Task to complete: Scan the data for "from" and copy the lines it appears in.

***

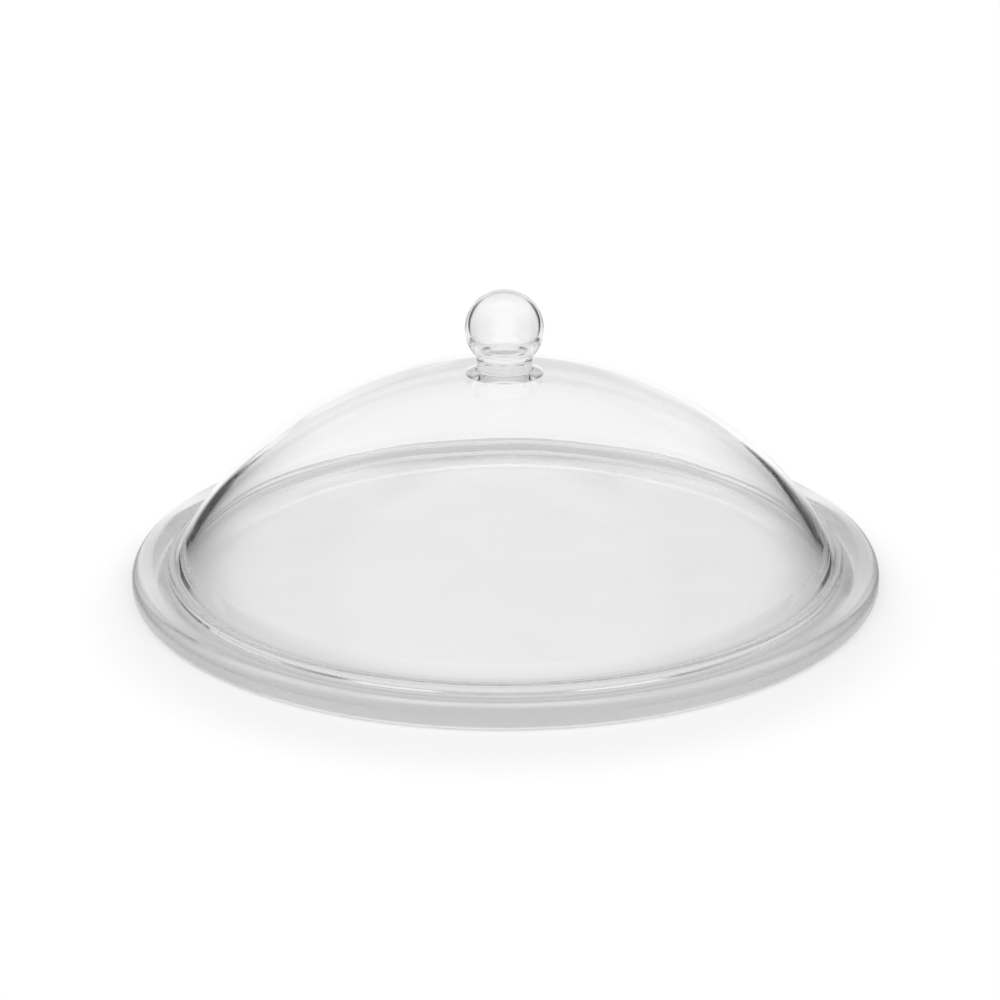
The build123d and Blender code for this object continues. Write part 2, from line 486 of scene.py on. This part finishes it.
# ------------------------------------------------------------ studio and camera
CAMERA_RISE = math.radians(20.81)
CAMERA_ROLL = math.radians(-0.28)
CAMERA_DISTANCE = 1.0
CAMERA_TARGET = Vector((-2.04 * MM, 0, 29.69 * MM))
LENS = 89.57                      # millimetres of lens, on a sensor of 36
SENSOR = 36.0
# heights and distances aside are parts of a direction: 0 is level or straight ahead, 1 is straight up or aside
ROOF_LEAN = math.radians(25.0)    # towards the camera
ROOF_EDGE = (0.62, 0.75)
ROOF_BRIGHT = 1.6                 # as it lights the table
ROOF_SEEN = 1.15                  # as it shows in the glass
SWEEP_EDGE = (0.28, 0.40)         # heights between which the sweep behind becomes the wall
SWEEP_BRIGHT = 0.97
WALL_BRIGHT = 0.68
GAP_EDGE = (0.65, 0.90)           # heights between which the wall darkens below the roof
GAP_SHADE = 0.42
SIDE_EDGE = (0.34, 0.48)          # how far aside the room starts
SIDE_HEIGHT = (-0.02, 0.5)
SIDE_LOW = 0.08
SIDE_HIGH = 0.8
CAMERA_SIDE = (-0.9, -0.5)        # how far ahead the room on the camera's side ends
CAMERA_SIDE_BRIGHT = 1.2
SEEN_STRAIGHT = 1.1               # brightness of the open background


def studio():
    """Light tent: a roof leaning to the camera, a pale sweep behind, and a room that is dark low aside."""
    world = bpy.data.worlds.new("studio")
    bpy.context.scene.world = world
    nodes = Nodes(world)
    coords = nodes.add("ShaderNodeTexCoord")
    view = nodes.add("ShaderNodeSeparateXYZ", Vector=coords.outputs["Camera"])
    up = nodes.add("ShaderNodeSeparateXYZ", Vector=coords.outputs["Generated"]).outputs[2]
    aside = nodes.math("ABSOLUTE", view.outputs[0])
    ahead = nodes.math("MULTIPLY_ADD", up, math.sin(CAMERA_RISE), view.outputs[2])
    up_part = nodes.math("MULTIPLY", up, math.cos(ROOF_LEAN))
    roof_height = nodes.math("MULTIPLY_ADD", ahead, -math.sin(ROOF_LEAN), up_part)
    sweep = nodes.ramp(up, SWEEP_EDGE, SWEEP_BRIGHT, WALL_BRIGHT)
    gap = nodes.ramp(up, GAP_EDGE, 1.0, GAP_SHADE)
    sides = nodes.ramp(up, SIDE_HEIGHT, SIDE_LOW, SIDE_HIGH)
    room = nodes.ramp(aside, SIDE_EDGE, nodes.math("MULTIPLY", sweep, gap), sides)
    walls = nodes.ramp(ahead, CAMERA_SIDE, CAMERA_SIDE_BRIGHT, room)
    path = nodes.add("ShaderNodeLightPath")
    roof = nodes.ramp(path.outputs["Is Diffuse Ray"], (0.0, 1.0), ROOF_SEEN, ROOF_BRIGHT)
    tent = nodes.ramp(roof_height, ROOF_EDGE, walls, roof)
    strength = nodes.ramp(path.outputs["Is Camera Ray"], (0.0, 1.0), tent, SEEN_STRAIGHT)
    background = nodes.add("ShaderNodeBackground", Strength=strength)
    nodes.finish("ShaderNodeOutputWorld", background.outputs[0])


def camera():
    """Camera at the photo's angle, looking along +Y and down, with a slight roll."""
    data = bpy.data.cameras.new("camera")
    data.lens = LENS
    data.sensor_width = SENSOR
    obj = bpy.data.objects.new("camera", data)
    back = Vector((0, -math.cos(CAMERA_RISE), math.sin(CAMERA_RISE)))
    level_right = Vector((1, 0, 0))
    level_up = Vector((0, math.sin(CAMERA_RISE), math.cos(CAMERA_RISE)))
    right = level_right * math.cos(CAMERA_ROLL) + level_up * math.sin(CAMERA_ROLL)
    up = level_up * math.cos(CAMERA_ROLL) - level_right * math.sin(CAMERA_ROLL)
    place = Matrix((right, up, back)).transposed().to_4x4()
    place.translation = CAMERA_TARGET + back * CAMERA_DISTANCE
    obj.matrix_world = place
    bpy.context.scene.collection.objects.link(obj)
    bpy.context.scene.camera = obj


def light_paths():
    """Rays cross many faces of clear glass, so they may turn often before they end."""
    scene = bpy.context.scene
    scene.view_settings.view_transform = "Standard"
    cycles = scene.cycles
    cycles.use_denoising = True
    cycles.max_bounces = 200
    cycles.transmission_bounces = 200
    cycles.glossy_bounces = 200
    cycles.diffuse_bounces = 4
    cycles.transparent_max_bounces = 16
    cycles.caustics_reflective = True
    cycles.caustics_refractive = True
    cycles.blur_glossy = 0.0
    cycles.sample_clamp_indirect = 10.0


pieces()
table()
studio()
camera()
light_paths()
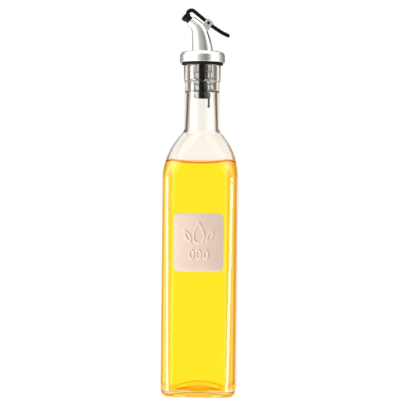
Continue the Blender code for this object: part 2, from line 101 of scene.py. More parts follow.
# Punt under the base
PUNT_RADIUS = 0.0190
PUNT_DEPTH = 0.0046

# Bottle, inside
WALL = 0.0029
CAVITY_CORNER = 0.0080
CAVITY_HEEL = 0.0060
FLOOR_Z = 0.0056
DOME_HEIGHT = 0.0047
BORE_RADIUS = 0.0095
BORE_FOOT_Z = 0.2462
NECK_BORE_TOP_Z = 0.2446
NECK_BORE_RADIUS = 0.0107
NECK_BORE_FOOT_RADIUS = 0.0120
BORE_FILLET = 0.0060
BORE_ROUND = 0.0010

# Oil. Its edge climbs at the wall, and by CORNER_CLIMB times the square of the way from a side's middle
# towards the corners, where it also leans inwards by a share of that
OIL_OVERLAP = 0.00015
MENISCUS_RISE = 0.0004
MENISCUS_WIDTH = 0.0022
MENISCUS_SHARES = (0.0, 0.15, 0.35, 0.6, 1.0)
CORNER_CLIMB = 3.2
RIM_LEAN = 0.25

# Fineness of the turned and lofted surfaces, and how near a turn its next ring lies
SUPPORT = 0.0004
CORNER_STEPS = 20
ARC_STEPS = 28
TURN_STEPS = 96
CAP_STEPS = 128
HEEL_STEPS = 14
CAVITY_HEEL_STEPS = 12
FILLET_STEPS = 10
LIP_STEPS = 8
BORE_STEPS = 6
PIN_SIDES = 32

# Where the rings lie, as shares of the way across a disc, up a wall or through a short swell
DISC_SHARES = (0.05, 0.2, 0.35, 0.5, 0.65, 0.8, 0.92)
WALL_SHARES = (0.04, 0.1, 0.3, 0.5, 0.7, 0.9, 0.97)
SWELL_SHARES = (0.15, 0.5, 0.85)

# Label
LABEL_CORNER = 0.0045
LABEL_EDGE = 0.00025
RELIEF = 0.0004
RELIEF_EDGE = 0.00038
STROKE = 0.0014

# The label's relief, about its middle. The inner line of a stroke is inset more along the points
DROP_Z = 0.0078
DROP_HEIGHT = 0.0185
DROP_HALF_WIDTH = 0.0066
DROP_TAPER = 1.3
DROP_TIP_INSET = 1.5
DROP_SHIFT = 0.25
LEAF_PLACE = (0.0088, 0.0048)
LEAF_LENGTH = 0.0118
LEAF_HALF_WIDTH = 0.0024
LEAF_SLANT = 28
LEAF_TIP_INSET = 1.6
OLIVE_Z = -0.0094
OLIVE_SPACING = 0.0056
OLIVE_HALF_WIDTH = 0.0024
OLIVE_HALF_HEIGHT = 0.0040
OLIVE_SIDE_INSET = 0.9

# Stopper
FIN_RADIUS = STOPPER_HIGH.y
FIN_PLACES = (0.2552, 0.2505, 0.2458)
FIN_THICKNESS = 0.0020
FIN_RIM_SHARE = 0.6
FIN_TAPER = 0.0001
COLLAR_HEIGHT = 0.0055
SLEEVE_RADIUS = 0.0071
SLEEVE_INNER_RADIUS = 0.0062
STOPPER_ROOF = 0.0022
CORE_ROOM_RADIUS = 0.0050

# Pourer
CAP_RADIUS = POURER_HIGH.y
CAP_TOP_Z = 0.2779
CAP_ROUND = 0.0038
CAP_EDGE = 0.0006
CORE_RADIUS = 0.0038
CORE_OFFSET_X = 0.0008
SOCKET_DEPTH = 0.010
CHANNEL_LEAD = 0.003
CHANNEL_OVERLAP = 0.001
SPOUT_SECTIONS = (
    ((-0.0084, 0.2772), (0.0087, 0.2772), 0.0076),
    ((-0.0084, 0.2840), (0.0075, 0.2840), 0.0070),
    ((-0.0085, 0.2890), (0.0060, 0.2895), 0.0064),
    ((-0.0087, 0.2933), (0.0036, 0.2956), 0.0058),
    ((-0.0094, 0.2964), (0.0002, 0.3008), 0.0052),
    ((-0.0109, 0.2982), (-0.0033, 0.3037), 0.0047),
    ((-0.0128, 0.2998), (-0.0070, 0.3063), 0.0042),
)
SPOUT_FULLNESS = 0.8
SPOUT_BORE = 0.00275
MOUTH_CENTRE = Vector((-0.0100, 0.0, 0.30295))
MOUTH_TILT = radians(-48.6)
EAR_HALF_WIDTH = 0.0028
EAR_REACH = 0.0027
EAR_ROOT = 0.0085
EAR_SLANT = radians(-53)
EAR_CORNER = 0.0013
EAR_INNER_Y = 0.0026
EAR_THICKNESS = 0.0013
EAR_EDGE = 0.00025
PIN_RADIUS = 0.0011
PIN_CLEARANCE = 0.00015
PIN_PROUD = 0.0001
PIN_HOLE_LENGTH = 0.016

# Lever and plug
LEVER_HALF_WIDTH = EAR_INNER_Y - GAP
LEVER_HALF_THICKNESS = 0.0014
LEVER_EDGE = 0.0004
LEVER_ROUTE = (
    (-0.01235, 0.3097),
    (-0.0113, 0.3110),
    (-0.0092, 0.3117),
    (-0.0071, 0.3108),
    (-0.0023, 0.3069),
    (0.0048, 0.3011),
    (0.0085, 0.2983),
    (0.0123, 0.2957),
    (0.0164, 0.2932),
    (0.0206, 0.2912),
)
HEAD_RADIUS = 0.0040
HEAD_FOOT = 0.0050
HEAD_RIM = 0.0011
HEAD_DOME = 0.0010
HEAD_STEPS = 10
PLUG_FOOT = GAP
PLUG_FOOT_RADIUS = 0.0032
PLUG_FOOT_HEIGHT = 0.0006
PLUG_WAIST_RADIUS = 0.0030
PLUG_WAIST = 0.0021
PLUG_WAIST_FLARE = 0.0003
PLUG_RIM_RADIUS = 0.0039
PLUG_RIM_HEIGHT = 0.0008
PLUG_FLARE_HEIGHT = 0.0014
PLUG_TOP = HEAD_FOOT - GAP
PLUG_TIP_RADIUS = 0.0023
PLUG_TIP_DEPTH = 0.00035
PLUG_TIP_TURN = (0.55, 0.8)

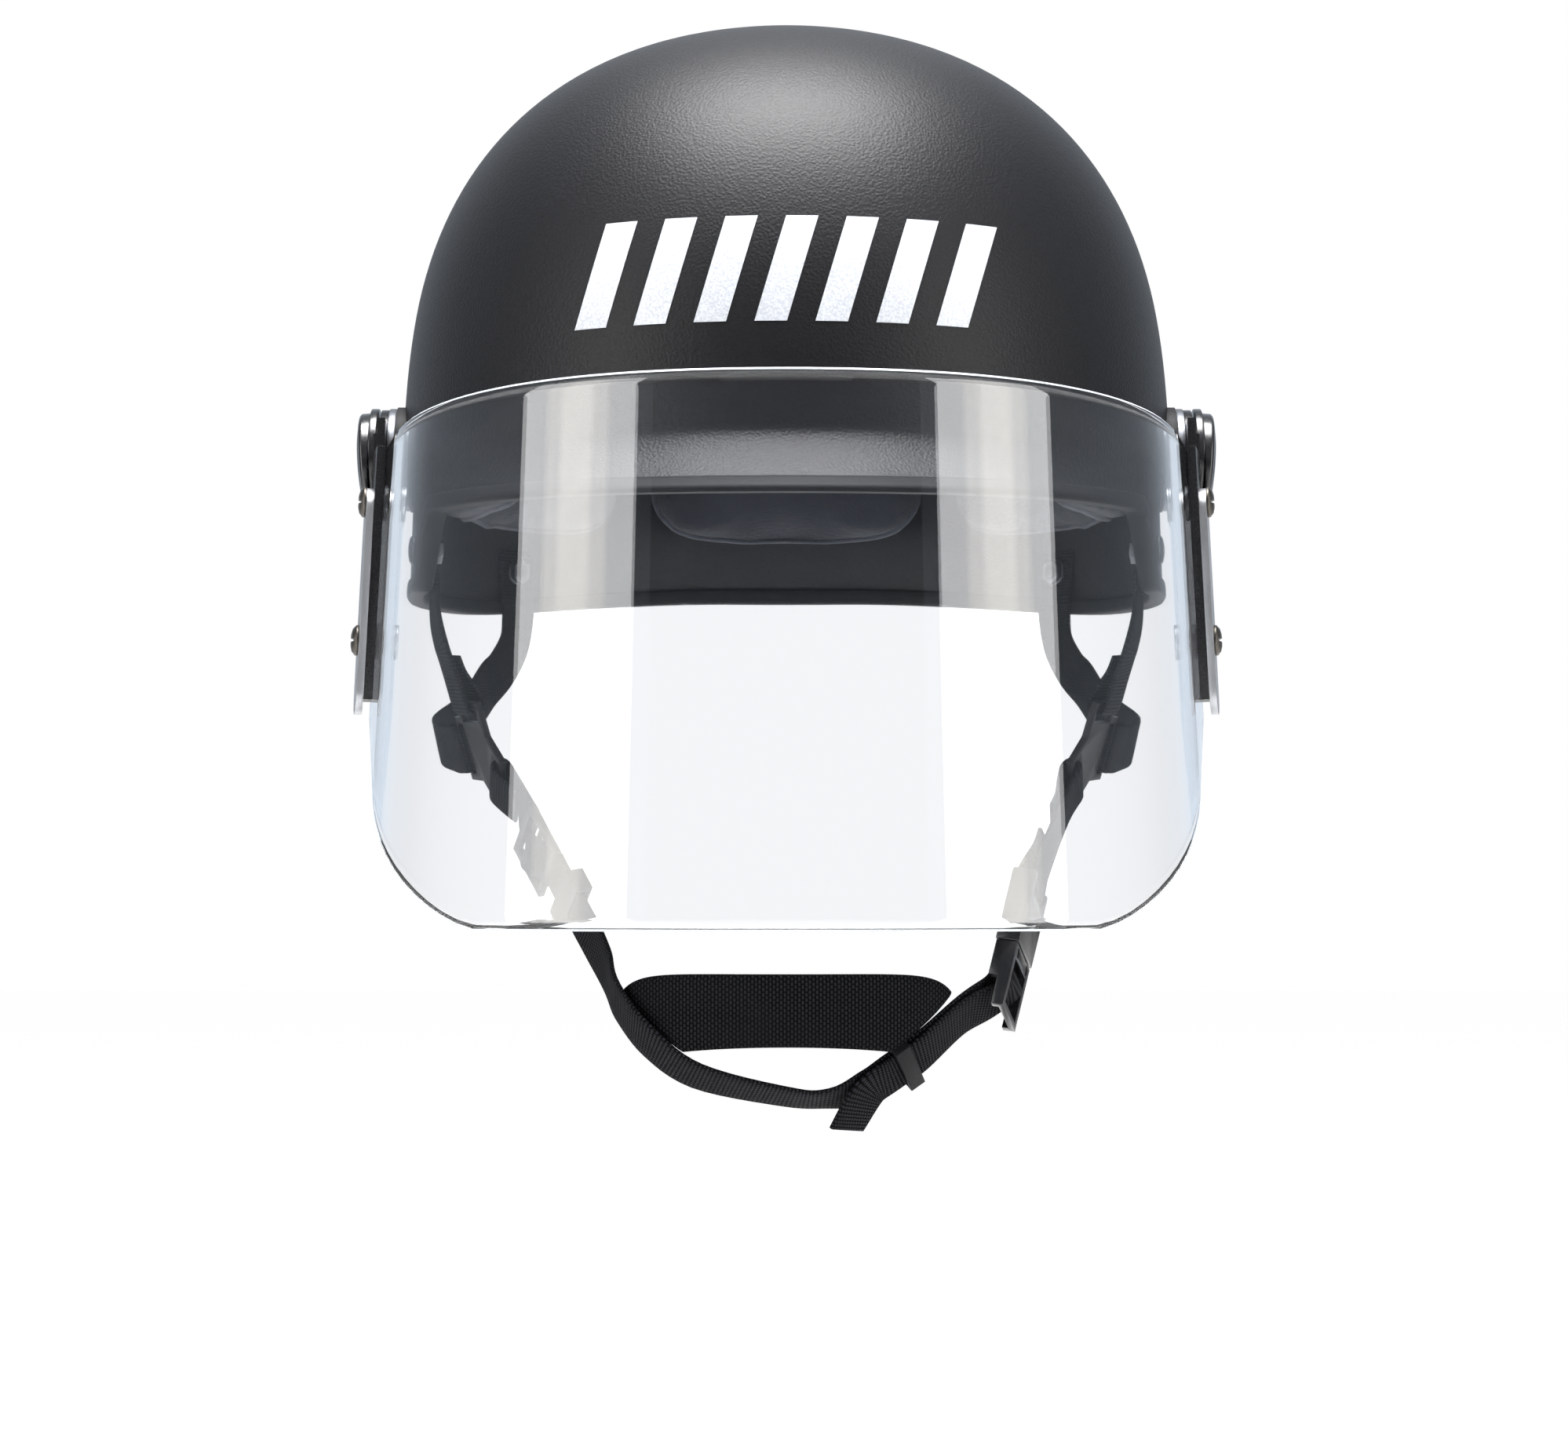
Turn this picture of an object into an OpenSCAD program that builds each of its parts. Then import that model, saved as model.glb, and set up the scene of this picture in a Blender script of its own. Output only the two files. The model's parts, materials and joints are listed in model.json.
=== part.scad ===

***

Answer for this exercise:
The build123d and Blender code for this object continues. Write part 2, from line 486 of scene.py on. This part finishes it.
Continue the Blender code for this object: part 2, from line 101 of scene.py. More parts follow.
# Oil. Its edge climbs at the wall, and by CORNER_CLIMB times the square of the way from a side's middle